INFORMATION SUPPLIED -
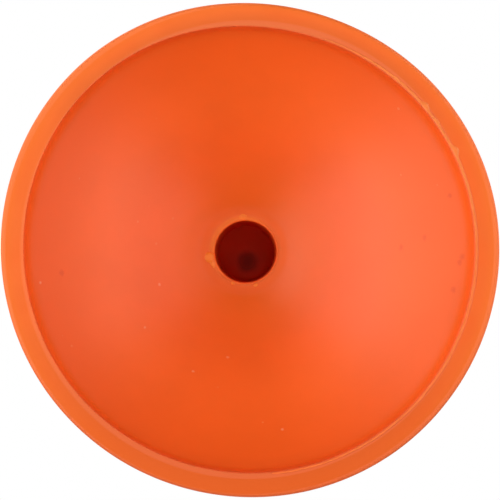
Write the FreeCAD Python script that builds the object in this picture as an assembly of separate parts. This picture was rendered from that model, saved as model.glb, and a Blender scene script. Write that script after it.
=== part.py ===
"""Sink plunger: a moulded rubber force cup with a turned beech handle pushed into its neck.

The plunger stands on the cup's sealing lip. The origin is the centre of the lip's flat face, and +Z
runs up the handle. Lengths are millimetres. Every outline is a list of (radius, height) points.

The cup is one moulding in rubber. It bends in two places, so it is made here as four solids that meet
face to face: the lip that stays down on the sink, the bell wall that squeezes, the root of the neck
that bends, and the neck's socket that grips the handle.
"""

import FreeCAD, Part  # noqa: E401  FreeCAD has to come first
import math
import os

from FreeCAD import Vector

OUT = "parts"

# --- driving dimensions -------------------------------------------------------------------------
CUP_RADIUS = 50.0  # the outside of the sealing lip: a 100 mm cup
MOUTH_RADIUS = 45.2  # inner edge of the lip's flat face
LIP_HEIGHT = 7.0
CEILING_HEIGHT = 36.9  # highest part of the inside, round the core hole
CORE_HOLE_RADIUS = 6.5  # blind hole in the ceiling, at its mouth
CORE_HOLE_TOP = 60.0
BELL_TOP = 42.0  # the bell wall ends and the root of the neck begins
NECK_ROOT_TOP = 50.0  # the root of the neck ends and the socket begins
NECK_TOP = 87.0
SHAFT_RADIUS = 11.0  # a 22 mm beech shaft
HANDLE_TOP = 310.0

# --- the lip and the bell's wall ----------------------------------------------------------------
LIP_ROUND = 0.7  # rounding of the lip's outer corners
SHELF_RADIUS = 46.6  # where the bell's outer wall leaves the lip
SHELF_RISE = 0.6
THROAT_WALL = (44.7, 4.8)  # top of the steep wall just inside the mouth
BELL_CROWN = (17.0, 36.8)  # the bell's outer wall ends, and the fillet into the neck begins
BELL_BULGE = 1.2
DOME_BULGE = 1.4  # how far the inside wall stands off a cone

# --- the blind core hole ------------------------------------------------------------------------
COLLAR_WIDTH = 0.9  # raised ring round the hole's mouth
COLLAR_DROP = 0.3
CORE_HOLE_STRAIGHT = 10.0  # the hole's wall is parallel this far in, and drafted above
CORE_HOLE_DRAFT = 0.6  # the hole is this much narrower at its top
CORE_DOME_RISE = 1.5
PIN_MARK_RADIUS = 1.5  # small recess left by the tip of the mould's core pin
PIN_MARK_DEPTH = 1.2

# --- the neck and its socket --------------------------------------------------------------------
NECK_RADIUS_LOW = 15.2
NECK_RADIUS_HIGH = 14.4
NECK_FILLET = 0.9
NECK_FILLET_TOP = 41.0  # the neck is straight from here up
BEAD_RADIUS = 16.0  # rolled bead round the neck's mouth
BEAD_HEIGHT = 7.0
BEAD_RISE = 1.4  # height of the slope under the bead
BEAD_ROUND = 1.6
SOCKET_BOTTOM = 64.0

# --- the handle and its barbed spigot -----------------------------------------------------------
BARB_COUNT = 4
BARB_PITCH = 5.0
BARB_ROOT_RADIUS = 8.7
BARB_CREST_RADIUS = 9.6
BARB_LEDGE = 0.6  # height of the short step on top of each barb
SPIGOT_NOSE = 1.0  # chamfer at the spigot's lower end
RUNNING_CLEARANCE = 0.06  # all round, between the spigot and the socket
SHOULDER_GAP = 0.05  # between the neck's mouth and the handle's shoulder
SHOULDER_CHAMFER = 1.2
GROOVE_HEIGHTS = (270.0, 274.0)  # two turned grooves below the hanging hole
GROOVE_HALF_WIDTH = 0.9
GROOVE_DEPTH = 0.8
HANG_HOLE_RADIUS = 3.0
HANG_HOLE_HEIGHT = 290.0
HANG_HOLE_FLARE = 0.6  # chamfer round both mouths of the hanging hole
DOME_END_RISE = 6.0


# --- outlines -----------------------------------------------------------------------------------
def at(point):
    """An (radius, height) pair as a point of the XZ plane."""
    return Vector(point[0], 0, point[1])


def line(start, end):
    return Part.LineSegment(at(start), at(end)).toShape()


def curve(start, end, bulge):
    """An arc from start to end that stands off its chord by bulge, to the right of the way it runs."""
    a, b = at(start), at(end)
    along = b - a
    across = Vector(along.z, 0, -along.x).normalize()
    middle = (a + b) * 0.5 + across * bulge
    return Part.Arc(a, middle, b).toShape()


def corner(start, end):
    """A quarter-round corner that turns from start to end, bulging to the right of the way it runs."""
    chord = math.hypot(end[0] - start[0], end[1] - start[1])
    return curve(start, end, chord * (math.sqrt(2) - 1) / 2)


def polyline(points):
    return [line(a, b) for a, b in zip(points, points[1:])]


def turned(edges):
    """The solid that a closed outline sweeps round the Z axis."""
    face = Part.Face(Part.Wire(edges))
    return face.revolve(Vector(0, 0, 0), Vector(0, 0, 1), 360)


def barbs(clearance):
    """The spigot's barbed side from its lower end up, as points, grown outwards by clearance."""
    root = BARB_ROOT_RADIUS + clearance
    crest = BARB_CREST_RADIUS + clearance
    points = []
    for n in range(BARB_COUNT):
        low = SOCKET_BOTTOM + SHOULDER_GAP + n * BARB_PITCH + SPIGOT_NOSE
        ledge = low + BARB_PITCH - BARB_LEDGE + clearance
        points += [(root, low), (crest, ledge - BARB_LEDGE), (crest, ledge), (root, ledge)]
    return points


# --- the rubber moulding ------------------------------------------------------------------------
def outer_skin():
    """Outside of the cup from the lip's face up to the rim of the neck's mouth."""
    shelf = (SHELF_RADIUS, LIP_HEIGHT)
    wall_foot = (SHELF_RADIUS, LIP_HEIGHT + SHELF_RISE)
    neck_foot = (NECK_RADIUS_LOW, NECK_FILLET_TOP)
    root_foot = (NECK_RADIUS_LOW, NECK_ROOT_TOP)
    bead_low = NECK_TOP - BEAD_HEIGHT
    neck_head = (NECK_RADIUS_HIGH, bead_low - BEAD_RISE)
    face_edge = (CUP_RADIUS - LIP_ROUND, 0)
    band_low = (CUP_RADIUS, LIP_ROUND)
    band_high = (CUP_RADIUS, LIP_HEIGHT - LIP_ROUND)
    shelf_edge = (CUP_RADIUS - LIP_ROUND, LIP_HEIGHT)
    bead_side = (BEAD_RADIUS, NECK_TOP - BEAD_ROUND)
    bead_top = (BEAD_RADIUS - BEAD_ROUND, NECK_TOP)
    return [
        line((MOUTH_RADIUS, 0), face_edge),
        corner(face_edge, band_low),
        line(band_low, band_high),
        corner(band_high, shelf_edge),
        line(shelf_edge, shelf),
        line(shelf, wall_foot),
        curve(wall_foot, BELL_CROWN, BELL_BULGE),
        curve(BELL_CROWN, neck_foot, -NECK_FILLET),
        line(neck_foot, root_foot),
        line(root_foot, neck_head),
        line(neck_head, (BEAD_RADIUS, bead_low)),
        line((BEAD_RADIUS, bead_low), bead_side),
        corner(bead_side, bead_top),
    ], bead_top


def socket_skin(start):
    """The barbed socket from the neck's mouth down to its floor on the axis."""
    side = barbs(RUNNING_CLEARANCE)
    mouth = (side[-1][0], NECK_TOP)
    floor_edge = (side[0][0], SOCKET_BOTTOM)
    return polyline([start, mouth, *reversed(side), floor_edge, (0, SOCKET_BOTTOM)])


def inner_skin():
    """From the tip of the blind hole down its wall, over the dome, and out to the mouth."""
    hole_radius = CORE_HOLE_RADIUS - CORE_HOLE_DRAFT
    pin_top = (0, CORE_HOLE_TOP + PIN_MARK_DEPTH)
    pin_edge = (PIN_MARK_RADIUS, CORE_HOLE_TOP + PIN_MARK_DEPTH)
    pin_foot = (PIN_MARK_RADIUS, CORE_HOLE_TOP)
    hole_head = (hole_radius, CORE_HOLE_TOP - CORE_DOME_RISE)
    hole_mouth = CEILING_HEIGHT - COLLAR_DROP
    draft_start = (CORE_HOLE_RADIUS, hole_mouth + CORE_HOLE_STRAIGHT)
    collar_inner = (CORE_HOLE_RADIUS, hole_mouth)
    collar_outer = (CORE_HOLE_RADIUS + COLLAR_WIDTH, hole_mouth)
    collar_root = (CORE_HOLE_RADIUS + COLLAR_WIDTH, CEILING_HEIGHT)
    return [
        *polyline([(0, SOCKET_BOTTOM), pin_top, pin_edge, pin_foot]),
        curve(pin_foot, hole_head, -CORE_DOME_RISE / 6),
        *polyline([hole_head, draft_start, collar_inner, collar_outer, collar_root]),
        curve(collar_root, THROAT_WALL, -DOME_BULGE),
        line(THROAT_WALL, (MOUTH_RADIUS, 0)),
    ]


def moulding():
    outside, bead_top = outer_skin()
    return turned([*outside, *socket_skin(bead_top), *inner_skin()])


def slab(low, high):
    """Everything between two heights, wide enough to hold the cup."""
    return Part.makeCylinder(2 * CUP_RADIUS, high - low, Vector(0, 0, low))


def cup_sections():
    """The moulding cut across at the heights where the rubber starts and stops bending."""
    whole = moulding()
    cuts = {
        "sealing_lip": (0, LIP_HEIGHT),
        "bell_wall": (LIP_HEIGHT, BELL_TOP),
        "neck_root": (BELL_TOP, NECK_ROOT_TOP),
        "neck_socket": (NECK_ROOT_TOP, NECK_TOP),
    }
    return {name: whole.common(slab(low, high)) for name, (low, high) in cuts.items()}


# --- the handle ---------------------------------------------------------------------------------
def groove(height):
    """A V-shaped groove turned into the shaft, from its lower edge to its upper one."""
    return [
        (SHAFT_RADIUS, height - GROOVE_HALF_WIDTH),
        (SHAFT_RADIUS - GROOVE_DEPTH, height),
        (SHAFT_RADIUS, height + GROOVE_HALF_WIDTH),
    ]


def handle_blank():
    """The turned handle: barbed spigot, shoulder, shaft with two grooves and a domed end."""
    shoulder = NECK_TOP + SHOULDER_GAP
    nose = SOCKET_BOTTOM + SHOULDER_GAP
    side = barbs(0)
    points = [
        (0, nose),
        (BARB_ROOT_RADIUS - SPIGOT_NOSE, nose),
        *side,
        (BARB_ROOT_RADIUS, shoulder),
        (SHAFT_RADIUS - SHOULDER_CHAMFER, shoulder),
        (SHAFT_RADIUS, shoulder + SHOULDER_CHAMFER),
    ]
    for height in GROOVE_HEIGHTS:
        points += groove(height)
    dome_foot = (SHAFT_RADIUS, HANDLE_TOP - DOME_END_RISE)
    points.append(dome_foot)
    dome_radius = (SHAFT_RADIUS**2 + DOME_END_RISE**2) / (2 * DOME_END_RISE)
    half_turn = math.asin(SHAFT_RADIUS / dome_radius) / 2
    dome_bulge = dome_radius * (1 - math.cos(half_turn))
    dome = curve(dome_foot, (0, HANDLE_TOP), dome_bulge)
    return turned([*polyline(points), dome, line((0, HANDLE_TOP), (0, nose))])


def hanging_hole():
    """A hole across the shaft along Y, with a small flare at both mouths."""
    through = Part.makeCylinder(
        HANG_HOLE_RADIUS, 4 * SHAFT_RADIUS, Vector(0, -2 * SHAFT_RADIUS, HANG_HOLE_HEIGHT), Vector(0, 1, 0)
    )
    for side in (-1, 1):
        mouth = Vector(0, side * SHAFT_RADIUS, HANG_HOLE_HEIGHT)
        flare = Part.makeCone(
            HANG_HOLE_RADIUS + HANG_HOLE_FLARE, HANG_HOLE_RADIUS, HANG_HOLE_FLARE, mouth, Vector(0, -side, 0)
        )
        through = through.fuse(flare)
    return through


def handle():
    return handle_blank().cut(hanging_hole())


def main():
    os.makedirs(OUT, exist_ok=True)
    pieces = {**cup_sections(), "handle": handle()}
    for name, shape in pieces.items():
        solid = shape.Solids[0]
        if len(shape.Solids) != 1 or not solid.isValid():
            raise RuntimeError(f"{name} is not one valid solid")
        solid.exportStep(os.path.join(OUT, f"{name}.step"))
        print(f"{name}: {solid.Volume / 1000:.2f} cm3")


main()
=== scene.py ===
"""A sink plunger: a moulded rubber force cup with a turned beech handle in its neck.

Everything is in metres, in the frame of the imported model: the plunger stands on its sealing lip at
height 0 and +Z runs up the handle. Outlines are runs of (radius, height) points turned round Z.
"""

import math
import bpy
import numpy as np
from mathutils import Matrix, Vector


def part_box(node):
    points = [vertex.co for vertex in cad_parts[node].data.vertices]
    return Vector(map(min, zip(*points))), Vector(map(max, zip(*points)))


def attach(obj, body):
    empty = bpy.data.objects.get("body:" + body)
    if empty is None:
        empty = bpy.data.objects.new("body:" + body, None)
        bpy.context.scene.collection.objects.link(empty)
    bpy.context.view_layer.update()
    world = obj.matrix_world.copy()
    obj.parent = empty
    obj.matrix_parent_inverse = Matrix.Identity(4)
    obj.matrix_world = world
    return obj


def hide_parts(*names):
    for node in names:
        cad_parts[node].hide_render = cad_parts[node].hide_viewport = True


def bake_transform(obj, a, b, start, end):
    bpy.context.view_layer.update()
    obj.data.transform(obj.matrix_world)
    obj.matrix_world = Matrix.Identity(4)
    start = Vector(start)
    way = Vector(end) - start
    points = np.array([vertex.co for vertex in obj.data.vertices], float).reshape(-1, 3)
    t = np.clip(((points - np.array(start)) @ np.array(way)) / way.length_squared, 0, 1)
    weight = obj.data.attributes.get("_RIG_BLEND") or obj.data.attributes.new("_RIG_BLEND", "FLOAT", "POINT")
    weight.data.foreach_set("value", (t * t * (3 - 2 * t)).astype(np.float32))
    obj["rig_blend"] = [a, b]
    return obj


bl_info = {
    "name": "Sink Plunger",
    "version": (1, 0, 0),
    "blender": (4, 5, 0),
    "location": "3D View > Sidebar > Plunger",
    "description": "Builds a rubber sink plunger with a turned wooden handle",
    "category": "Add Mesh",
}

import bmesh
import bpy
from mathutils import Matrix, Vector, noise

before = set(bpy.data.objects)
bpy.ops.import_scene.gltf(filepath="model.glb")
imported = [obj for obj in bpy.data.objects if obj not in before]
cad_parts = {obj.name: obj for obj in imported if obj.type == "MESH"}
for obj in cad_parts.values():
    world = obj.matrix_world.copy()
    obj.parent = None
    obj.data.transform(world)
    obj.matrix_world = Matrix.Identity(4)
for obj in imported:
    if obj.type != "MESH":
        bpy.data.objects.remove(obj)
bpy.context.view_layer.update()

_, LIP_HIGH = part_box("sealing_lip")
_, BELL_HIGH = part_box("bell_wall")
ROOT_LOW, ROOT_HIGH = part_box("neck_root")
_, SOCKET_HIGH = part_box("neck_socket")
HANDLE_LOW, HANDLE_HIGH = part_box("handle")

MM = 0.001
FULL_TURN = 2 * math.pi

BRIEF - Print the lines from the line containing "return through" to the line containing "zip(*points))), Vector(map(max, zip(*points)))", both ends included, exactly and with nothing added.

RESPONSE TO THIS EXERCISE -
    return through


def handle():
    return handle_blank().cut(hanging_hole())


def main():
    os.makedirs(OUT, exist_ok=True)
    pieces = {**cup_sections(), "handle": handle()}
    for name, shape in pieces.items():
        solid = shape.Solids[0]
        if len(shape.Solids) != 1 or not solid.isValid():
            raise RuntimeError(f"{name} is not one valid solid")
        solid.exportStep(os.path.join(OUT, f"{name}.step"))
        print(f"{name}: {solid.Volume / 1000:.2f} cm3")


main()
=== scene.py ===
"""A sink plunger: a moulded rubber force cup with a turned beech handle in its neck.

Everything is in metres, in the frame of the imported model: the plunger stands on its sealing lip at
height 0 and +Z runs up the handle. Outlines are runs of (radius, height) points turned round Z.
"""

import math
import bpy
import numpy as np
from mathutils import Matrix, Vector


def part_box(node):
    points = [vertex.co for vertex in cad_parts[node].data.vertices]
    return Vector(map(min, zip(*points))), Vector(map(max, zip(*points)))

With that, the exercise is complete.